Hailing from the continent down under, they traveled a long distance, over ten thousand miles, to share their music with a grateful crowd, and it was no great surprise to see how humble this group of musicians was: from the way they walked onto the stage to Stuckey’s words to how they received their applause. Along with the positive vibe from Alanna Royale, Surprise Chef’s demeanor was a great sign as to what was to come.

Photo from Camélia Hairane

As you can see in the photo of their setlist, Surprise Chef shared from their entire catalog. Bouncing around from older to newer material, they built a solid playlist that established mood and flowed from one song into another, each break being a moment when Stuckey took the opportunity to talk directly to the crowd.

Photo from Camélia Hairane

First Movement

Surprise Chef’s opening song was from their first album. Although I do not know All News Is Good News like I know their newer stuff, “Drinking From the Cup of Bob Knob” had their familiar sound. When they entered “Suburban Breeze,” I knew exactly where I was. The transition into “Rosemary Hemphill” made me think of the Mac DeMarco album review I wrote, where I took the reader on a fictional journey in which he and Surprise Chef were forced to play a Panos Cosmatos nightmare tour. That off, minor, dirty seventies sound hitting like a crippling acid trip.

Second Movement

I also do not know the Daylight Savings album as well, so five of the next six songs seemed relatively new to me.
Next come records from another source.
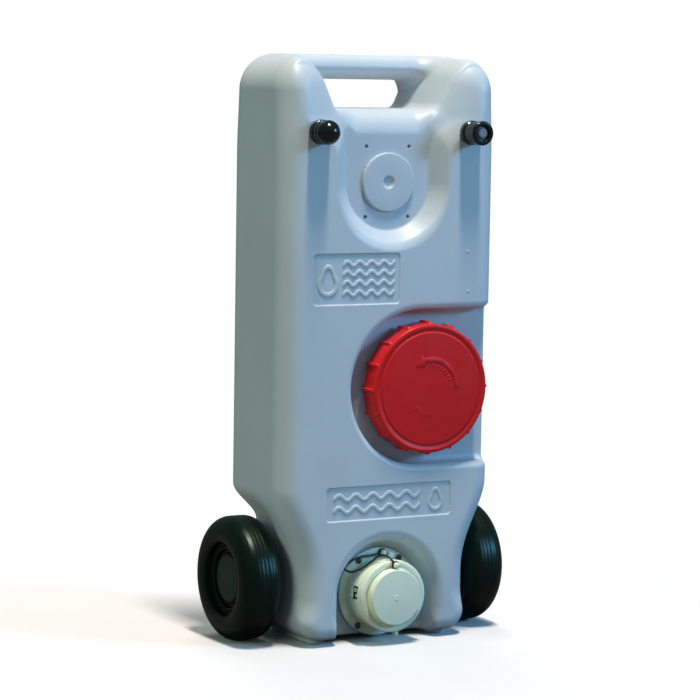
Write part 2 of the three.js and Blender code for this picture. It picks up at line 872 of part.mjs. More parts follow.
place("tank_body", tankBody(), MATERIALS.tank);

const fillCap = addGroup();
place("screw_cap", screwCap(), MATERIALS.redCap, fillCap);
place("cap_gasket", capGasket(), MATERIALS.rubber, fillCap);

const outlet = addGroup();
place("outlet_flange", outletFlange(), MATERIALS.outlet, outlet);
place("flange_gasket", flangeGasket(), MATERIALS.rubber, outlet);
screwPlaces().forEach((at, i) => {
  place(`flange_screw_${i + 1}`, flangeScrew(at), MATERIALS.steel, outlet);
});
place("drain_cap", drainCap(), MATERIALS.outlet, outlet);
place("drain_cap_seal", drainSeal(), MATERIALS.rubber, outlet);
const flangePin = tetherPin(FLANGE_PIN, FLANGE_BACK - 0.5, FLANGE_FRONT);
const capPin = tetherPin(CAP_PIN, DRAIN_CAP.ringY + 2.4, DRAIN_CAP.ringY);
place("tether_pin_flange", flangePin, MATERIALS.ivory, outlet);
place("tether_pin_cap", capPin, MATERIALS.ivory, outlet);
place("tether_cord", tetherCord(), MATERIALS.cord, outlet);

const vent = addGroup();
place("vent_fitting", fitting(-1, VENT_SEAT, 11), MATERIALS.black, vent);
place("vent_gasket", fittingGasket(-1), MATERIALS.rubber, vent);
place("vent_lock_nut", lockNut(-1), MATERIALS.black, vent);
place("vent_cap", ventCap(), MATERIALS.black, vent);
place("vent_cap_seal", ventSeal(), MATERIALS.rubber, vent);

const inlet = addGroup();
place("inlet_fitting", fitting(1, INLET.endY + 9, 11.4), MATERIALS.black, inlet);
place("inlet_gasket", fittingGasket(1), MATERIALS.rubber, inlet);
place("inlet_lock_nut", lockNut(1), MATERIALS.black, inlet);
place("inlet_ring", inletRing(), MATERIALS.black, inlet);
place("inlet_plug", inletPlug(), MATERIALS.grey, inlet);

const running = addGroup();
place("axle", axle(), MATERIALS.steel, running);
for (const [name, side] of [["left", -1], ["right", 1]]) {
  place(`${name}_wheel`, wheel(side), MATERIALS.wheel, running);
  place(`${name}_bush`, bush(side), MATERIALS.bush, running);
  place(`${name}_spacer`, spacer(side), MATERIALS.bush, running);
  place(`${name}_washer`, outerWasher(side), MATERIALS.steel, running);
  place(`${name}_retainer`, retainer(side), MATERIALS.steel, running);
  place(`${name}_hub_cap`, hubCap(side), MATERIALS.hub, running);
}

export default tank;
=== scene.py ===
"""Looks for the roll-along waste water tank: a blow-moulded tank with a hand opening, a wide red
screw cap, a bayonet drain outlet, a vent and a hose inlet, on two wheels.

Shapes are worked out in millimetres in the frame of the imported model, +Z up, with the front
facing -Y, and turned into metres when a mesh is made.
"""

import json
import math

import bmesh
import bpy
import numpy as np
from mathutils import Matrix, Vector


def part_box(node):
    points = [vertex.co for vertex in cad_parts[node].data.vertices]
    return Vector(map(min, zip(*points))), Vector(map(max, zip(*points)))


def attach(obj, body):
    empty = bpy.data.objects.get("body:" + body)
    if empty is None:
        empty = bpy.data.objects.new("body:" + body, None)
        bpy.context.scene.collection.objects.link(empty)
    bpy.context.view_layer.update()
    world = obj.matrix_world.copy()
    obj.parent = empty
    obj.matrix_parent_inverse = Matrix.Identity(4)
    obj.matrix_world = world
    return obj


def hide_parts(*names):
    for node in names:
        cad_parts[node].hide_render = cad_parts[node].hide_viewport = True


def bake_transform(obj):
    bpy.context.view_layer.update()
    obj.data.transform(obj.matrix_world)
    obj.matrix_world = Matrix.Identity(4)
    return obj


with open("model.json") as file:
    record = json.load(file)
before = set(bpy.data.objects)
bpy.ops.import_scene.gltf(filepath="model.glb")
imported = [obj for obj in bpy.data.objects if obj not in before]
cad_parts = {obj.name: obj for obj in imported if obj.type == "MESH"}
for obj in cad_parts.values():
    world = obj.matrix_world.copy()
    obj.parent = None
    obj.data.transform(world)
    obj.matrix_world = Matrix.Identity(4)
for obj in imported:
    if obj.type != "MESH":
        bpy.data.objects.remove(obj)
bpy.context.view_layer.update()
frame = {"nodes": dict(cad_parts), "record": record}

MM = 0.001


def box_mm(node):
    low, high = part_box(node)
    return np.array(low) / MM, np.array(high) / MM


TANK_LOW, TANK_HIGH = box_mm("tank_body")
HALF_WIDTH = TANK_HIGH[0]
HEIGHT = TANK_HIGH[2]
FRONT, BACK = TANK_LOW[1], TANK_HIGH[1]
HALF_DEPTH = (BACK - FRONT) / 2
MIDDLE_Y = (BACK + FRONT) / 2


def front_centre(node):
    """Where the axis of a turned piece on the front face stands, as (x, z)."""
    low, high = box_mm(node)
    return (low[0] + high[0]) / 2, (low[2] + high[2]) / 2


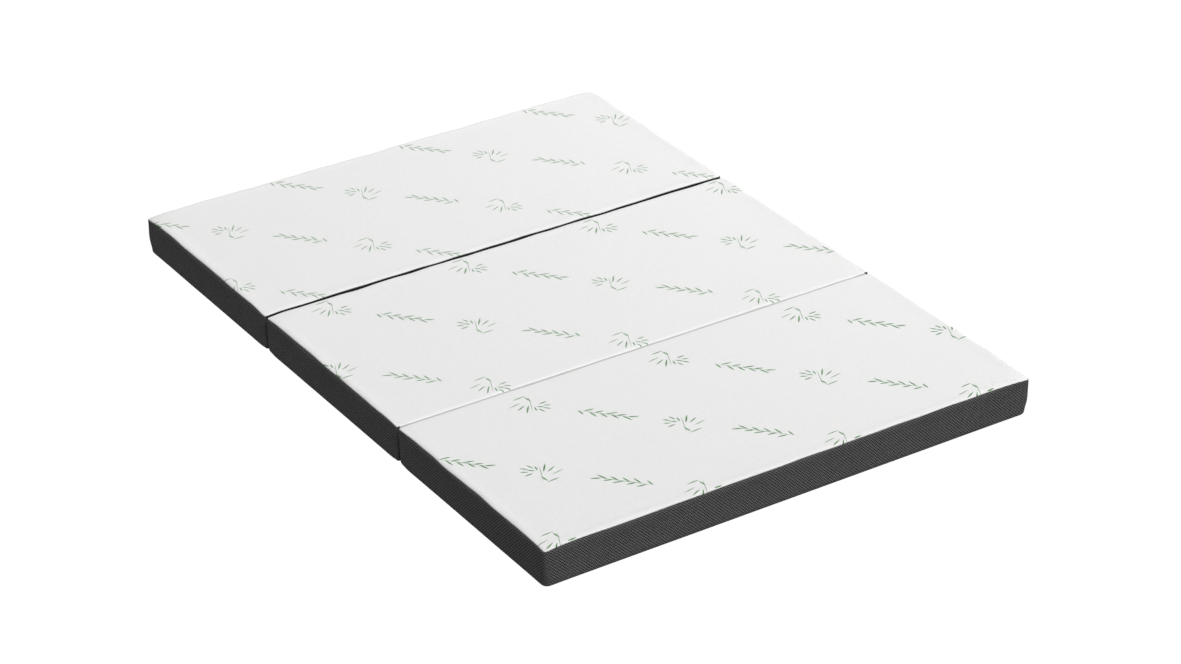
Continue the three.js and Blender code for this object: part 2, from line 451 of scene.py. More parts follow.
# %% [markdown]
# ### The printed knit
#
# The top is a white jersey with a raised pebble stitch, printed with sprigs of narrow leaves. One leaf is a
# pointed oval: in its own frame, where its half length and half width are both one, it is the region where
# a squared plus |b| is under one. A Mapping node puts that frame anywhere at any angle, and a small node
# group holds the sum, so a sprig is a short list of leaves.

# %% A leaf, a sprig and a spray
def leaf_group():
    group = bpy.data.node_groups.new("printed_leaf", "ShaderNodeTree")
    for name, kind in (("Place", "Vector"), ("Middle", "Vector"), ("Turn", "Vector"), ("Size", "Vector")):
        group.interface.new_socket(name, in_out="INPUT", socket_type="NodeSocket" + kind)
    group.interface.new_socket("Edge", in_out="OUTPUT", socket_type="NodeSocketFloat")
    given = group.nodes.new("NodeGroupInput").outputs
    frame_of_leaf = node(group, "Mapping", *given[:4], vector_type="TEXTURE").outputs[0]
    upright = node(group, "VectorMath", frame_of_leaf, operation="ABSOLUTE").outputs[0]
    along, beside, _ = node(group, "SeparateXYZ", upright).outputs
    edge = calc(group, "MULTIPLY_ADD", along, along, beside)
    group.links.new(edge, group.nodes.new("NodeGroupOutput").inputs[0])
    return group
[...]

However, this was the movement that got my attention the most. In “College Welcomes Carl,” I saw and heard the difficulty of this band’s music. The timing and the skill. This is where I need my friend, Ryan Harrison, to explain in musical terms the technicality of this song. As I said, I recognize that it is there, but the official terminology is beyond my expertise. It was followed by the ease of “Washing Day” and ended with “The Positive and the Negative,” a cover of the 1970 song from Minoru Muraoka. Damn.
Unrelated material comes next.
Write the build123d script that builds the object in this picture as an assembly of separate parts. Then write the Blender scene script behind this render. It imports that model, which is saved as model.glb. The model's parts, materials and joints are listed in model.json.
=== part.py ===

Photo from Camélia Hairane

Third Movement

This was the longest continuous portion of the show, and even though it started with some older material, I knew all the songs. The funkiest songs of the night, “Dinner Time” through “Spiky Boi” had me grooving and moving on the balcony. I saw other audience members who also felt the joy of seeing this band as they were easily in their stride. If you need proof, check out the studio versions of “New Ferrari” and “Winter’s Theme.” Oh, yeah, and “Spiky Boi.” Although the studio albums do not do the live music justice, they are still bangers.

Final Movement and “Encore”

The last portion of the show began with “All News Is Good News,” the song that introduced me to Surprise Chef. A classic; it is the only song played at the show that had the little green heart next to it on my Spotify account. (One of the four songs that I have singled out as favorites of mine from the band. [Actually, that is not true. “A1 Bakery Pledge of Allegiance” is also one.]) “Goldie’s Lullaby” was a great way to help us slow down before they ended the show with their pseudo encore “Blyth Street Nocturne,” one you probably know or should.

Final Thought:

Attention Santa Cruz, Los Angeles, San Pedro, Phoenix, Albuquerque, Denver, Salt Lake City, Boise, Seattle, Bellingham, Vancouver, Portland, Sacramento, Felton, and San Francisco. Go see and support this band.